Things for buyers to remember:

1.) Low Price for a business doesn’t necessarily mean it’s a great deal. There are many factors to take into consideration when making an acquisition i.e.; location, rent, accessibility, parking, demographics of neighborhood, competitions, just to name a few.

2.) Do your homework before you go to see the banker. Getting approval for business loans has become more difficult yet is still possible. Your resume, personal financial statements, business plan, lease information, projected sales and cash flow will go a long way to getting favorable response from your banker.

3.) Study and understand your lease/note. This is your largest fixed cost and typically can’t be easily adjusted. Also, landlords/bankers are requiring personal guarantees on everything now. The good news is that interest is going down and landlords are negotiating on lease terms to acquire tenants. Get professional help. Sure Lawyers and accountants are expensive, but entering into long term legal agreements without professional advice can be a great deal more expensive.
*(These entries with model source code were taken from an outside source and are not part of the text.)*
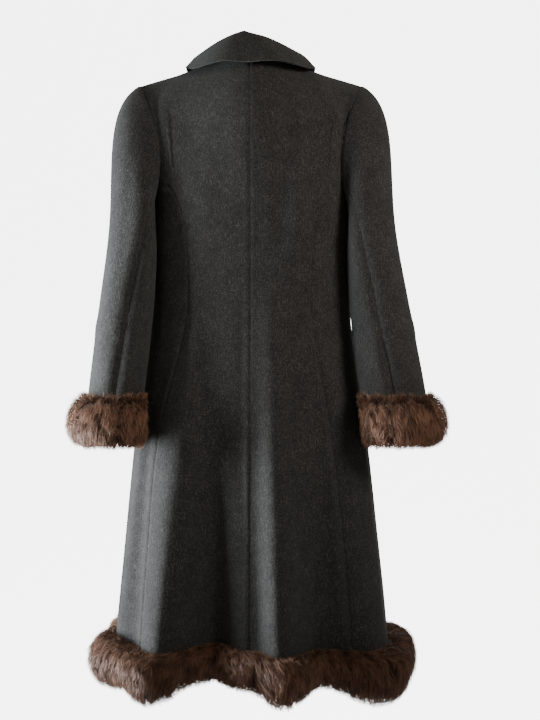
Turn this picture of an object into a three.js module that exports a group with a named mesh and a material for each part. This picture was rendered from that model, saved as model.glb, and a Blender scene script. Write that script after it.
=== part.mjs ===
// A long fitted coat in wool cloth with fur cuffs and a fur hem, filled out and hanging, in millimetres.
// +Z is up, the coat's front faces -Y and its back +Y. +X is the coat's own left.
// The origin is the middle of the neck opening, level with the back neck seam.
import * as THREE from "three";

// Driving sizes
const clothThickness = 2.5;
const seamGap = 0.3;
const hemLevel = -985;
const chestLevel = -290;
const sleeveRingLevel = -300;
const sleeveEndLevel = -606;
const roundness = 0.92;
const arrivalPull = 0.85;
const tangentStep = 10;

// Growth of the cone folds from where they start down to the hem
const foldPower = 1.25;
const foldMost = 1.2;

// Shoulder seams: the cloth faces the same way along the whole seam, front and back
const shoulderFacing = { x: 0.27, z: 0.96 };

// Lap of the fronts: how far the right one passes the centre, and how deep the left one lies under it
const lapTurn = 6;
const lapClearance = 1.5;
const lapEaseTurns = 4;

// Skirt and bodice sections: height, half width, and depth of the back and of the front
const bodySections = [
  { z: -985, halfWidth: 224, back: 128, front: 138 },
  { z: -850, halfWidth: 213, back: 126, front: 132 },
  { z: -700, halfWidth: 200, back: 122, front: 126 },
  { z: -580, halfWidth: 187, back: 112, front: 117 },
  { z: -437, halfWidth: 168, back: 92, front: 102 },
  { z: -360, halfWidth: 168, back: 94, front: 112 },
  { z: -290, halfWidth: 172, back: 101, front: 118 },
];

// Cone folds of the skirt: place round the ring, height of the crest or valley at the hem, and start
const skirtFolds = [
  { turn: 0, height: -14, start: -400 },
  { turn: 16, height: -66, start: -415 },
  { turn: 38, height: 22, start: -430 },
  { turn: 56, height: 1, start: -600 },
  { turn: 74, height: 10, start: -520 },
  { turn: 97, height: -12, start: -560 },
  { turn: 120, height: 20, start: -470 },
  { turn: 142, height: -30, start: -450 },
  { turn: 162, height: 8, start: -430 },
  { turn: 171, height: 0, start: -400 },
  { turn: 189, height: 0, start: -400 },
  { turn: 203, height: 16, start: -450 },
  { turn: 224, height: -34, start: -480 },
  { turn: 247, height: 22, start: -440 },
  { turn: 272, height: 8, start: -400 },
  { turn: 301, height: 17, start: -460 },
  { turn: 330, height: -26, start: -500 },
  { turn: 350, height: 28, start: -380 },
];

// Edges that the body panels run up to, with the place round the ring of each point, in degrees from the back
const backNeck = [
  { turn: 0, x: 0, y: 74, z: 0 }, { turn: 5, x: 16, y: 74, z: 0 }, { turn: 15, x: 52, y: 57, z: -3 },
  { turn: 24, x: 80, y: 8, z: -10 },
];
const shoulderSeam = [{ turn: 24, x: 80, y: 8, z: -10 }, { turn: 44, x: 187, y: 4, z: -40 }];
const armhole = [
  { turn: 44, x: 187, y: 4, z: -40 },
  { turn: 45.5, x: 184, y: 25, z: -47 },
  { turn: 48, x: 172, y: 46, z: -76 },
  { turn: 51.5, x: 155, y: 61, z: -124 },
  { turn: 55, x: 148, y: 66, z: -172 },
  { turn: 60, x: 150, y: 58, z: -214 },
  { turn: 71, x: 161, y: 36, z: -246 },
  { turn: 90, x: 171, y: 0, z: -258 },
  { turn: 109, x: 163, y: -38, z: -249 },
  { turn: 120, x: 151, y: -64, z: -220 },
  { turn: 125, x: 144, y: -74, z: -174 },
  { turn: 128.5, x: 149, y: -70, z: -122 },
  { turn: 132, x: 170, y: -44, z: -76 },
  { turn: 134.5, x: 184, y: -19, z: -47 },
  { turn: 136, x: 187, y: 4, z: -40 },
];
const frontNeck = [
  { turn: 156, x: 80, y: 8, z: -10 }, { turn: 163, x: 66, y: -48, z: -46 },
  { turn: 172, x: 30, y: -83, z: -80 },
  { turn: 177, x: 11, y: -88, z: -86 }, { turn: 180, x: 0, y: -88, z: -86 },
];
const turnAt = {
  neckBack: 24, tipBack: 44, princess: 60, side: 90, tipFront: 136, neckFront: 156, front: 180,
};

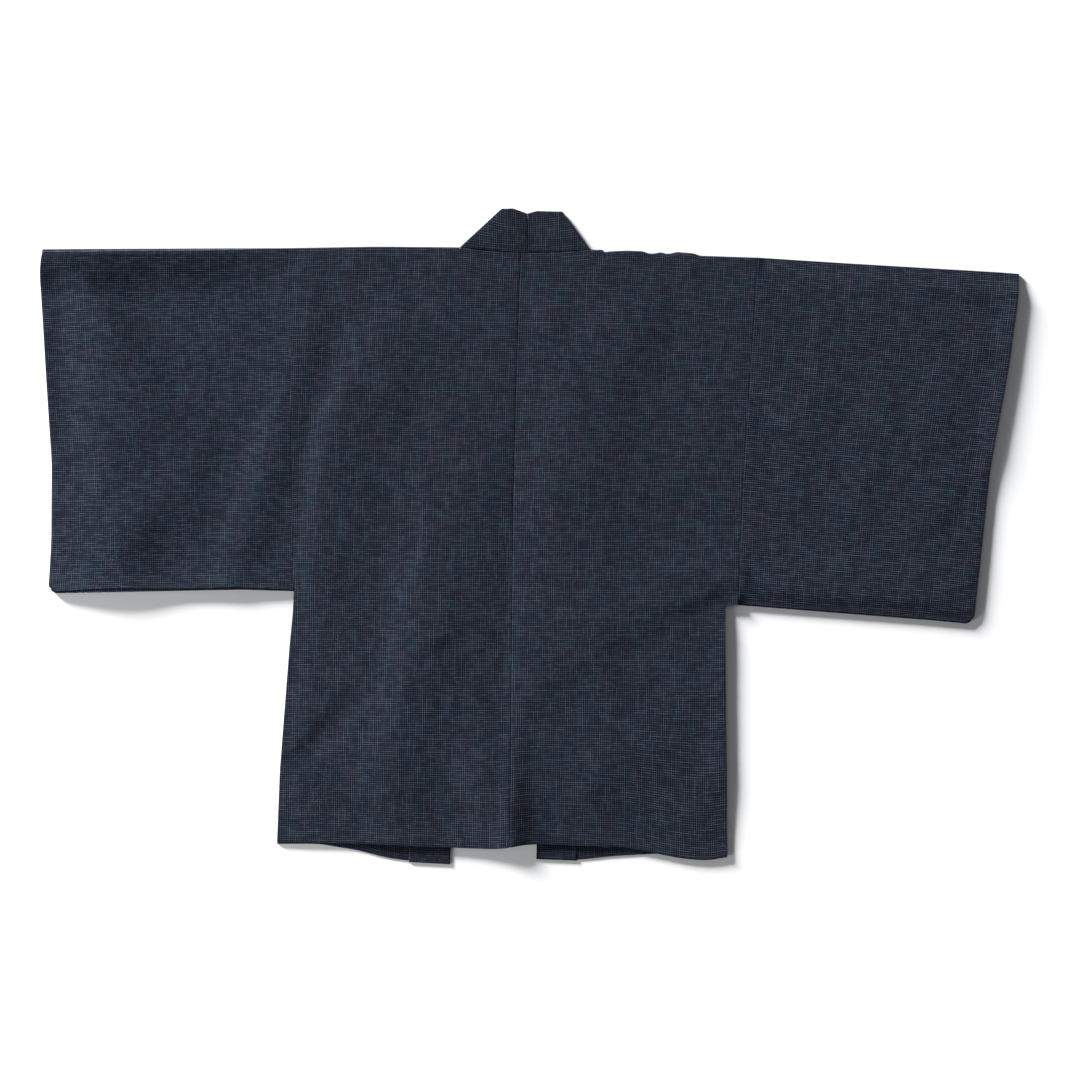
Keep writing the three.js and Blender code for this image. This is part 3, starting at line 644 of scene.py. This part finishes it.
@dataclass
class Sleeve:
    """One width of cloth folded along the top and sewn along the bottom and the lower outer edge."""

    side: Side
    body: BodyPanel
    step: float = 3.3
    hidden_step: float = 11.0
    opening: float = 280.0
    corner: float = 13.0
    edge_fade: float = 11.0
    bottom_fade: dict[Side, tuple[float, float]] = field(default_factory=lambda: {
        Side.LEFT: (1.0, 8.0), Side.RIGHT: (0.45, 26.0)})
    top_fade: dict[Side, float] = field(default_factory=lambda: {Side.LEFT: 1.0, Side.RIGHT: 0.35})
    cuff_lift: float = 1.4
    cuff_share: float = 0.85
    lift_reach: float = 30.0
    join_reach: float = 14.0
    top_reach: float = 12.0
    bottom_reach: float = 8.0
    slit_ease: tuple[float, float] = (45.0, 35.0)
    cuff: dict[Side, tuple[tuple[float, float], ...]] = field(default_factory=lambda: {
        Side.LEFT: ((-662, -1), (-666, 33), (-657, 182), (-650, 290), (-651, 400), (-655, 467)),
        Side.RIGHT: ((666, 32), (665, 63), (652, 160), (627, 295), (616, 400), (604, 509)),
    })
    bottom: dict[Side, tuple[tuple[float, float], ...]] = field(default_factory=lambda: {
        Side.LEFT: ((-321, 464), (-394, 462), (-500, 464), (-655, 467)),
        Side.RIGHT: ((284, 483), (449, 496), (540, 503), (604, 509)),
    })

    @property
    def name(self) -> str:
        """Name of the sleeve's node."""
        return f"sleeve_{self.side.value}"

    @staticmethod
    def edge(points: tuple[tuple[float, float], ...], share: Array) -> tuple[Array, Array]:
        """Place along an edge by its share of the edge's length, with its corners eased."""
        rows = np.array(points, float)
        lengths = np.concatenate([[0.0], np.cumsum(np.hypot(*np.diff(rows, axis=0).T))])
        shares = tuple(lengths / lengths[-1])
        tracks = [Track(shares, tuple(rows[:, axis]), blur=0.03) for axis in (0, 1)]
        raw = [np.interp(share, shares, rows[:, axis]) for axis in (0, 1)]
        inside = ease(0.0, 0.06, share) * ease(0.0, 0.06, 1.0 - share)
        return mix(raw[0], tracks[0](share), inside), mix(raw[1], tracks[1](share), inside)

    def spread(self, out: Array, along: Array) -> tuple[Array, Array]:
        """Blends the four edges: out runs from seam to cuff, along from the top fold to the bottom."""
        cut, sign = self.body.cut, self.side.sign
        armpit = cut.armpit[self.side]

        def seam_at(share: Array) -> tuple[Array, Array]:
            """Place on the sleeve seam, from the shoulder to the underarm."""
            x = cut.sides[self.side](share * armpit)
            return x + sign * cut.seam_gap, cut.panel_down(x, share * armpit, cut.back_hem(x))

        cuff, bottom = self.cuff[self.side], self.bottom[self.side]
        zero, one = np.zeros(1), np.ones(1)
        top_start, start = seam_at(zero), seam_at(one)

        def bottom_at(share: Array) -> tuple[Array, Array]:
            """Place on the bottom edge, started where the sleeve seam ends."""
            x, down = self.edge(bottom, share)
            settle = np.maximum(0.0, 1.0 - 4.0 * share)
            return x + (start[0] - bottom[0][0]) * settle, down + (start[1] - bottom[0][1]) * settle

        top_x = mix(top_start[0], cuff[0][0], out)
        top = (top_x, cut.shoulder(top_x))
        low = bottom_at(out)
        inner_edge, outer_edge = seam_at(along), self.edge(cuff, along)
        ends = [(top_start[0], cut.shoulder(top_start[0])), cuff[0], bottom_at(zero), bottom_at(one)]
        axes = []
        for axis in (0, 1):
            rails = mix(top[axis], low[axis], along)
            sides = mix(inner_edge[axis], outer_edge[axis], out)
            upper = mix(ends[0][axis], ends[1][axis], out)
            lower = mix(ends[2][axis], ends[3][axis], out)
            axes.append(rails + sides - mix(upper, lower, along))
        return axes[0], axes[1]

    def rounded(self, x: Array, down: Array, inward: Array, downward: Array) -> tuple[Array, Array]:
        """Pulls the lower outer corner onto a quarter circle."""
        a = np.clip(1.0 - inward / self.corner, 0.0, 1.0)
        b = np.clip(1.0 - downward / self.corner, 0.0, 1.0)
        pull_x = (a - a * np.sqrt(1.0 - b * b / 2.0)) * self.corner
        pull_down = (b - b * np.sqrt(1.0 - a * a / 2.0)) * self.corner
        return x - self.side.sign * pull_x, down - pull_down

    def build(self) -> Shell:
        """Lays the sleeve as a flat tube: back layer, top fold, front layer and sewn bottom."""
        cut, sign = self.body.cut, self.side.sign
        length, width = (float(np.hypot(*np.diff(np.array(edge[self.side], float), axis=0).T).sum())
                         for edge in (self.cuff, self.bottom))
        out = (graded(0.0, width, self.step) / width)[None, :]
        back = (graded(0.0, length, self.step) / length)[::-1, None]
        front = (graded(0.0, length, self.hidden_step, fine=(0.5, 1.5, 4.0)) / length)[:, None]

        def layer(along: Array) -> tuple[Array, Array]:
            """Places of one layer, with its lower outer corner rounded."""
            x, down = self.spread(out, along)
            return self.rounded(x, down, (1.0 - out) * width, (1.0 - along) * length)

        x, down = layer(back)
        to_top, to_bottom, to_cuff = back * length, (1.0 - back) * length, (1.0 - out) * width
        closed = ease(self.opening - self.slit_ease[0], self.opening + self.slit_ease[1], to_top)
        at_cuff = mix(1.0, ease(0.0, self.edge_fade, to_cuff), closed)
        lowest, reach = self.bottom_fade[self.side]
        at_bottom = mix(lowest, 1.0, ease(0.0, reach, to_bottom))
        at_top = mix(self.top_fade[self.side], 1.0, ease(0.0, self.lift_reach, to_top))
        kept = at_bottom * mix(self.cuff_share, 1.0, at_cuff) * at_top
        joins = fade(self.join_reach, out * width) * ease(0.0, self.bottom_reach, to_bottom)
        rise = self.body.drape.rise(x, down)
        lift = self.cuff_lift * (1.0 - closed) * fade(self.lift_reach, to_cuff)
        lift = lift * ease(0.0, self.lift_reach, to_top)
        under = cut.wall + cut.gap + rise * np.maximum(kept, joins) + lift
        soft = np.minimum(quarter_round(out * width, self.body.seam_round),
                          mix(quarter_round(to_cuff, 1.0), quarter_round(to_cuff, 2.6), closed))
        top = under + cut.wall - self.body.side_sink * (1.0 - soft)
        radius = top[[0, -1]] / 2.0
        down = down + self.shift(radius, to_top, to_bottom)
        grain = grain_at(sign * out * width, back * length)
        back_parts = (cut.place(x, down, top), cut.place(x, down, under), grain)

        front_x, front_down = layer(front)
        front_down = front_down + self.shift(radius, front * length, (1.0 - front) * length)
        level = np.zeros(front_x.shape)
        front_parts = (cut.place(front_x, front_down, level),
                       cut.place(front_x, front_down, level + cut.wall),
                       grain_at(sign * out * width, -front * length))

        top_turn = self.turn(x[-1], down[-1], radius[1], upward=True, start=0.0)
        low_turn = self.turn(x[0], down[0], radius[0], upward=False, start=length)
        parts = [np.concatenate(group) for group in zip(back_parts, top_turn, front_parts, low_turn)]
        return Shell(*parts, tube=True)

    def shift(self, radius: Array, to_top: Array, to_bottom: Array) -> Array:
        """Room that a layer leaves for the turns at its top and its bottom."""
        at_top = radius[1][None, :] * fade(self.top_reach, to_top)
        return at_top - radius[0][None, :] * fade(self.bottom_reach, to_bottom)

    def turn(self, x: Array, down: Array, radius: Array, upward: bool,
             start: float) -> tuple[Array, Array, Array]:
        """Half round where the cloth turns over, at the top fold or at the sewn bottom.

        Args:
            x: Places across of the row that the turn starts from.
            down: Distances down of that row.
            radius: Outer radius of the turn at each place.
            upward: Whether the turn bulges towards the shoulder, and runs from the back to the front.
            start: Distance along the cloth where the turn starts.

        Returns:
            Outer points, inner points and grain, by row.
        """
        cut = self.body.cut
        angles = np.radians(np.array((70.0, 45.0, 20.0, 0.0, -20.0, -45.0, -70.0)))
        turn = (angles if upward else angles[::-1])[:, None]
        bulge = -1.0 if upward else 1.0
        small = radius - cut.wall
        outer = cut.place(x[None, :], down + bulge * radius * np.cos(turn), radius * (1.0 + np.sin(turn)))
        inner = cut.place(x[None, :], down + bulge * small * np.cos(turn), radius + small * np.sin(turn))
        along = start - bulge * radius * (turn - np.pi / 2) * 0.5
        return outer, inner, grain_at(x[None, :] - x[0], along)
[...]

4.) Be careful about getting into business with your friends. Partnerships are like marriages and more often then not they don’t work and can end up in expensive court proceedings.

5.) Don’t strap yourself for cash. Be sure to leave a cushion in your financing. Many times the reason a business fails it’s because the owners ran out of cash before the business can establish itself. The build out may come in over budget or didn’t include features needed for your concept, you opened on December 1st and had 4 weekends of snowstorms, etc, plan for the unexpected.